--- START Recorded data ---

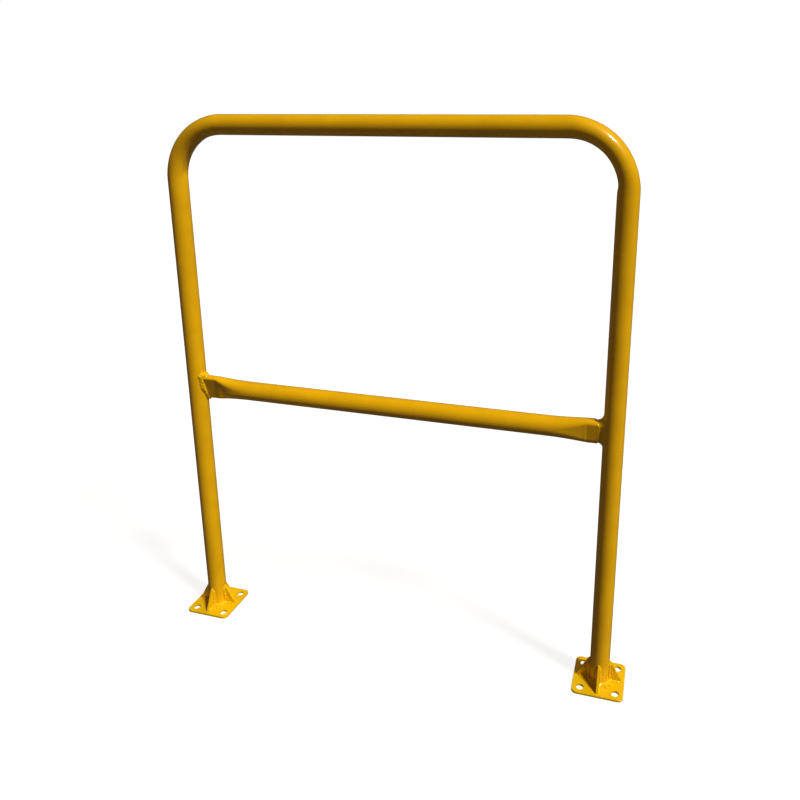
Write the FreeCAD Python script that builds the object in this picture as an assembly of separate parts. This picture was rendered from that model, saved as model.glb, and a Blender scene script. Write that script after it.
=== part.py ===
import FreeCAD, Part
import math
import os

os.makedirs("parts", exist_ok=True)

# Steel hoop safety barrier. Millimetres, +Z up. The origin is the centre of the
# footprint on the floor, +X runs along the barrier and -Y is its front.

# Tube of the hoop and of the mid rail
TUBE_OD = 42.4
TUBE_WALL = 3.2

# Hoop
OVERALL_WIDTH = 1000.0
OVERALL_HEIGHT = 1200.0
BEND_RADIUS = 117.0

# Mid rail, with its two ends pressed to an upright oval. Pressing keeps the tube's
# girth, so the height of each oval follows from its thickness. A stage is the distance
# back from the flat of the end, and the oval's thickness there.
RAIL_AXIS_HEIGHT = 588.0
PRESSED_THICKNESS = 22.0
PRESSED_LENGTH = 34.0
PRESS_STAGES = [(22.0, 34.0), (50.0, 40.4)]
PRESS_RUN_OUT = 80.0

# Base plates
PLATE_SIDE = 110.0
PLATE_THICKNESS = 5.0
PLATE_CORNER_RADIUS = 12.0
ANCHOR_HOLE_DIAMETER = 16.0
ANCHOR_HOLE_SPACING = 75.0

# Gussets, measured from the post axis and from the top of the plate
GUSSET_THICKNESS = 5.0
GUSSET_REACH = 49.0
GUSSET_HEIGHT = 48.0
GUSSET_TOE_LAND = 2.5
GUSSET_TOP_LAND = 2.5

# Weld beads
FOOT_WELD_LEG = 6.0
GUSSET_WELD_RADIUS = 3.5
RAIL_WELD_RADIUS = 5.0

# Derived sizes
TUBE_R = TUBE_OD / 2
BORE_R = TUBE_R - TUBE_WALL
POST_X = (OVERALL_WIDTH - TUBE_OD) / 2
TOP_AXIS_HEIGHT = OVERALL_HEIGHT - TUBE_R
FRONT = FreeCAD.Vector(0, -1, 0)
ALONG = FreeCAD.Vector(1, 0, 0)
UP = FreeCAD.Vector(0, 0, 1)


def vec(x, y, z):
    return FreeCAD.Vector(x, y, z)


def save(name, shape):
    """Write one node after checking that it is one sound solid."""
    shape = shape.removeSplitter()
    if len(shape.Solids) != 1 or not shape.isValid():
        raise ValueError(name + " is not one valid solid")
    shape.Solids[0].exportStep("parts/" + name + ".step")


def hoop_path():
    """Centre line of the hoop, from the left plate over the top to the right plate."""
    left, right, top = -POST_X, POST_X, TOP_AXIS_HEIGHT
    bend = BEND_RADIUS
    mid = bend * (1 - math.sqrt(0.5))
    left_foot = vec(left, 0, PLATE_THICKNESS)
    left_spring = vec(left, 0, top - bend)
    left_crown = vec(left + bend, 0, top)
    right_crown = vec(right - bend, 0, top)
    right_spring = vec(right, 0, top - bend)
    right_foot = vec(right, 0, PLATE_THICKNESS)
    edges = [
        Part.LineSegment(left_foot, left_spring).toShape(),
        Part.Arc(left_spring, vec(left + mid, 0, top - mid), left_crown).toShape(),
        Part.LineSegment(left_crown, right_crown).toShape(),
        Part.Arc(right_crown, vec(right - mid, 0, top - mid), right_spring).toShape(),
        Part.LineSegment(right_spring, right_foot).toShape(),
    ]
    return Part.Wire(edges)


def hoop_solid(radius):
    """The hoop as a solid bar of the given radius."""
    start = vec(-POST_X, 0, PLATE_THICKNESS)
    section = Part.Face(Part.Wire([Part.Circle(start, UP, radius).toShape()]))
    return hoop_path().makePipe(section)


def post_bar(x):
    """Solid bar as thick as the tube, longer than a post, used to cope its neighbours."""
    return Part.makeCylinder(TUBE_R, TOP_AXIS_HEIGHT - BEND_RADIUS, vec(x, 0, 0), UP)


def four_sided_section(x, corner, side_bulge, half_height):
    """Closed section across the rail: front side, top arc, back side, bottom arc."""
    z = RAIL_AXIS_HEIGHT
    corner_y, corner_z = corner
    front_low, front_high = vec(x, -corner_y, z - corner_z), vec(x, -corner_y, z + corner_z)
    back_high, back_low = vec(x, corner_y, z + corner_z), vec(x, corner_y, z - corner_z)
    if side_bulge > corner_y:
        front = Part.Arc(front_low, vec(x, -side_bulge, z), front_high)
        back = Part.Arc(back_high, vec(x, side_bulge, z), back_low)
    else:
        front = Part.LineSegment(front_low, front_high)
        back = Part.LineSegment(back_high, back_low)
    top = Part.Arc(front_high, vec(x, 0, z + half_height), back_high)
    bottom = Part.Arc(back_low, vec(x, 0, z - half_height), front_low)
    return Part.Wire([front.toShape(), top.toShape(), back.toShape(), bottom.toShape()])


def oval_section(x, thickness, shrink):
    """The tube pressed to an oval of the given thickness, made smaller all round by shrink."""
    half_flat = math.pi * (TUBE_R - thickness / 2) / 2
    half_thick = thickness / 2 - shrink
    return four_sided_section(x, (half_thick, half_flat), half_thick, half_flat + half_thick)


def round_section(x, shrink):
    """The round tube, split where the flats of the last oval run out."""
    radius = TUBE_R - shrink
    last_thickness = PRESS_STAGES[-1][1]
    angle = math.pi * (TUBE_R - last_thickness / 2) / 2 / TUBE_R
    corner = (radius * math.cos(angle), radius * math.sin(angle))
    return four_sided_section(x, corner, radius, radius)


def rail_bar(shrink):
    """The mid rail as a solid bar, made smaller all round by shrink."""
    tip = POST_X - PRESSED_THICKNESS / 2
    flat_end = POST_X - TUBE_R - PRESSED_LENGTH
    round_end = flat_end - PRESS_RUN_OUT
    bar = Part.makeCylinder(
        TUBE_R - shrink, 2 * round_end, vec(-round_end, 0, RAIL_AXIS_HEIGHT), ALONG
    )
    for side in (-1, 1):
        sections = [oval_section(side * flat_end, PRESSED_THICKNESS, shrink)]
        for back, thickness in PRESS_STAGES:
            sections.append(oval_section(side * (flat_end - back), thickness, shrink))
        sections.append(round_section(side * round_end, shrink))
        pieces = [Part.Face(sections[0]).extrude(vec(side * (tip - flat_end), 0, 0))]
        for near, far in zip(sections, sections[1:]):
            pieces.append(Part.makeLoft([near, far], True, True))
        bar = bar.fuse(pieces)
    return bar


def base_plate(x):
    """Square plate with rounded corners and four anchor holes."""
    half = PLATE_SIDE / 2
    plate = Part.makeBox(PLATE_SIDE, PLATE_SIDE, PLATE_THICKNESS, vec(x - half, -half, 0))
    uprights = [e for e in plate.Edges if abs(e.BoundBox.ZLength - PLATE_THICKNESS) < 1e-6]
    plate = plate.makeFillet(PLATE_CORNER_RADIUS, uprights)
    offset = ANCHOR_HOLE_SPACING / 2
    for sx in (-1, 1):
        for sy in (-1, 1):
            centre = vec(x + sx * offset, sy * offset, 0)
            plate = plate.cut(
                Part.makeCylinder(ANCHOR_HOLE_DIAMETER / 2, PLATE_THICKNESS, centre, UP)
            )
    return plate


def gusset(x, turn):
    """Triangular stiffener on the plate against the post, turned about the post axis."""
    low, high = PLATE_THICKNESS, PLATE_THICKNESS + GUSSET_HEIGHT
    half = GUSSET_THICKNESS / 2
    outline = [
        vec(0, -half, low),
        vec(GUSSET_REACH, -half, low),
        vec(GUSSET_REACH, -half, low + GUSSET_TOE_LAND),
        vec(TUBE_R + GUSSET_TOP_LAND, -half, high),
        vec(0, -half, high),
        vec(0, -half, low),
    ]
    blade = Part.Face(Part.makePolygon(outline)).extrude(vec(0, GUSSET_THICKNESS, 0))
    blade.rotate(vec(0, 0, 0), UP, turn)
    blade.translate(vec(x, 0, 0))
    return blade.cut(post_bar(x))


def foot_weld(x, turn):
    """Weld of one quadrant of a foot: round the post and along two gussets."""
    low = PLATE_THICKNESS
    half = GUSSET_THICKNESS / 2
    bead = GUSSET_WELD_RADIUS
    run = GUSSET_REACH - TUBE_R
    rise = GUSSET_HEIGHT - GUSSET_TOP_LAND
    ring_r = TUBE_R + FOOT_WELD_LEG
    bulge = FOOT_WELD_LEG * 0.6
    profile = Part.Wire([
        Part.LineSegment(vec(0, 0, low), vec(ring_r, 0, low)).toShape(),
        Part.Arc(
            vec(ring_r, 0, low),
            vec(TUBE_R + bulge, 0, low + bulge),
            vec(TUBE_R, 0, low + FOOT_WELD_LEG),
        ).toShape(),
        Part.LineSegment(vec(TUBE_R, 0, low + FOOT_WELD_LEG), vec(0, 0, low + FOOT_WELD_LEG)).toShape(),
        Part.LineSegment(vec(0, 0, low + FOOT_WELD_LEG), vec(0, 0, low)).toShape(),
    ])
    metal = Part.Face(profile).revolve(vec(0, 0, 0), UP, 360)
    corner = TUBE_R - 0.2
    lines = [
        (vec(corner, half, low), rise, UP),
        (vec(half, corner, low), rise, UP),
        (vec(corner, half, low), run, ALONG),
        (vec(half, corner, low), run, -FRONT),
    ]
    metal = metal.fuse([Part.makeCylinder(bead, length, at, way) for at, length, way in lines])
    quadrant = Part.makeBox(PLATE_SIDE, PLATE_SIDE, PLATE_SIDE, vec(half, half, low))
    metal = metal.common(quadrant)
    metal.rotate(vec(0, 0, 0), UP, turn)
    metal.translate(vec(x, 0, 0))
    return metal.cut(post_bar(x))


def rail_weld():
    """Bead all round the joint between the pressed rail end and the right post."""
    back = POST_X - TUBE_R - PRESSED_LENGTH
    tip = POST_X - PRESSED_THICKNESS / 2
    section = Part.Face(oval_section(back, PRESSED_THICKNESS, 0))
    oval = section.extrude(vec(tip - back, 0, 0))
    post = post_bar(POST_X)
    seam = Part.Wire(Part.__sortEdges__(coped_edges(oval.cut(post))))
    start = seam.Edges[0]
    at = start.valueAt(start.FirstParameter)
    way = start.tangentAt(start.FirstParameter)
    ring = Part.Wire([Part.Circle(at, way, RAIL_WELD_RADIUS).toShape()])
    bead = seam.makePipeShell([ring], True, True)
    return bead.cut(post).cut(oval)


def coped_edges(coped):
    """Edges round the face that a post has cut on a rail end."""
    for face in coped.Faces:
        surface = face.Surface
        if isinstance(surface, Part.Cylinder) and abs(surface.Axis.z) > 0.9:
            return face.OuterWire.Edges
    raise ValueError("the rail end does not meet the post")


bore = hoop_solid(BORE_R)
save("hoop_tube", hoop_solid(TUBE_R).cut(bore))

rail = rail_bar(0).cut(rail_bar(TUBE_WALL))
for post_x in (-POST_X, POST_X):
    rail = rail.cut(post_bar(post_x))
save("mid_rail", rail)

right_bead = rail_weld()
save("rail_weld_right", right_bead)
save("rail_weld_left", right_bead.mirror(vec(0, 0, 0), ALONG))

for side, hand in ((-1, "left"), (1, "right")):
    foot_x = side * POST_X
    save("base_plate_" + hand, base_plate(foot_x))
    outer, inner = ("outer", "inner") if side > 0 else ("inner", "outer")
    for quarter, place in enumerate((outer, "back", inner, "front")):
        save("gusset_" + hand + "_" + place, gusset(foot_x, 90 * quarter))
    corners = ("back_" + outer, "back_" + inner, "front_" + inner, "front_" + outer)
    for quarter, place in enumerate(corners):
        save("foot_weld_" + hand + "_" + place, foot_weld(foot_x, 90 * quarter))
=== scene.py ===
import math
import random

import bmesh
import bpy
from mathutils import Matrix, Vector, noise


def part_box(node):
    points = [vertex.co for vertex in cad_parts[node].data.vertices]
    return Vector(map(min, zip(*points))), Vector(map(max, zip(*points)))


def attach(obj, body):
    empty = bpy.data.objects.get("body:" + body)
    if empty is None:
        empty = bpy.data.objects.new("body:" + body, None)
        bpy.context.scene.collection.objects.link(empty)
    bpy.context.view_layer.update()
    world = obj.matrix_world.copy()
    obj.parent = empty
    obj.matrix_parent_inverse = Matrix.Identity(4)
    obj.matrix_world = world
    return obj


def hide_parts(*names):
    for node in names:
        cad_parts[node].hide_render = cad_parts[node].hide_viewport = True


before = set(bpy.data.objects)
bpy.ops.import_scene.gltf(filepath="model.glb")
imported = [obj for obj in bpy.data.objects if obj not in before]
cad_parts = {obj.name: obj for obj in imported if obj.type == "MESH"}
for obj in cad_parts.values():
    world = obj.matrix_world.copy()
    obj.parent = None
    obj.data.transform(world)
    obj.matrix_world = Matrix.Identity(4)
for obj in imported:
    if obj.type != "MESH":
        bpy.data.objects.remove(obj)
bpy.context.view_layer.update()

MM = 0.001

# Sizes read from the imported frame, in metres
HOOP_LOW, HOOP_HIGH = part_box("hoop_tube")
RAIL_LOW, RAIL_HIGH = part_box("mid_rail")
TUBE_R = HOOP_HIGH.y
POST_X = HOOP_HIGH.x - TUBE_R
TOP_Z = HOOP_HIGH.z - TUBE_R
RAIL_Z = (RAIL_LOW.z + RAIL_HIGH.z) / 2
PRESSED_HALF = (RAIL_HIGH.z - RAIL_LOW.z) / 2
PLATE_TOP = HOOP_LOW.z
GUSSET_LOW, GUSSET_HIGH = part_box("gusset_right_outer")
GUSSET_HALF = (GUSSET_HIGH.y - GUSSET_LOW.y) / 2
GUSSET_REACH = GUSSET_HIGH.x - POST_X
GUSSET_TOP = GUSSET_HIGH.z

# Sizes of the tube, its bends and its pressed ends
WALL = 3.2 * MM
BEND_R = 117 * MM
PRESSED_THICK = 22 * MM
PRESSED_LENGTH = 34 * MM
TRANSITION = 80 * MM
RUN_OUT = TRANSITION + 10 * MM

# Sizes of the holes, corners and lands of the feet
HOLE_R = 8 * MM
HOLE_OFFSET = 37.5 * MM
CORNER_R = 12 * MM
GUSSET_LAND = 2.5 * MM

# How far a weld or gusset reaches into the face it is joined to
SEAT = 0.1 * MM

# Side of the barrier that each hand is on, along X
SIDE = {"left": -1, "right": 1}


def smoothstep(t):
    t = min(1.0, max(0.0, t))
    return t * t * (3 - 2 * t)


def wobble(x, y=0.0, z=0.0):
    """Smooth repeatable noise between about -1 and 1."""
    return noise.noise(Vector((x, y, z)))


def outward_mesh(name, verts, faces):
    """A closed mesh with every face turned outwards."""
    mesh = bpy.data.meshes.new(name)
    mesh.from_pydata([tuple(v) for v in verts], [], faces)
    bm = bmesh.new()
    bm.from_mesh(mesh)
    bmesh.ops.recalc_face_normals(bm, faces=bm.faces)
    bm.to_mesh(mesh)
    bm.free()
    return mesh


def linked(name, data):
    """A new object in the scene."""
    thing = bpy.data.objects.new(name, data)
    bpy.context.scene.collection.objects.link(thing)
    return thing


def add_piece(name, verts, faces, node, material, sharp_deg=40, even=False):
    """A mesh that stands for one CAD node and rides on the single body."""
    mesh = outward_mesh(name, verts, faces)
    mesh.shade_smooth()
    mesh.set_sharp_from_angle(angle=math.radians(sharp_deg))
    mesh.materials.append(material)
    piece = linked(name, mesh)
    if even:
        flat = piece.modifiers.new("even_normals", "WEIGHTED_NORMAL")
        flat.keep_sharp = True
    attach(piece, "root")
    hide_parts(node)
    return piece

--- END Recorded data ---

Task brief: Looking at the data above, return every line from the one with "for side, hand" down to the one with "obj.matrix_parent_inverse = Matrix.Identity(4)", exactly and inclusively.

Task output:
for side, hand in ((-1, "left"), (1, "right")):
    foot_x = side * POST_X
    save("base_plate_" + hand, base_plate(foot_x))
    outer, inner = ("outer", "inner") if side > 0 else ("inner", "outer")
    for quarter, place in enumerate((outer, "back", inner, "front")):
        save("gusset_" + hand + "_" + place, gusset(foot_x, 90 * quarter))
    corners = ("back_" + outer, "back_" + inner, "front_" + inner, "front_" + outer)
    for quarter, place in enumerate(corners):
        save("foot_weld_" + hand + "_" + place, foot_weld(foot_x, 90 * quarter))
=== scene.py ===
import math
import random

import bmesh
import bpy
from mathutils import Matrix, Vector, noise


def part_box(node):
    points = [vertex.co for vertex in cad_parts[node].data.vertices]
    return Vector(map(min, zip(*points))), Vector(map(max, zip(*points)))


def attach(obj, body):
    empty = bpy.data.objects.get("body:" + body)
    if empty is None:
        empty = bpy.data.objects.new("body:" + body, None)
        bpy.context.scene.collection.objects.link(empty)
    bpy.context.view_layer.update()
    world = obj.matrix_world.copy()
    obj.parent = empty
    obj.matrix_parent_inverse = Matrix.Identity(4)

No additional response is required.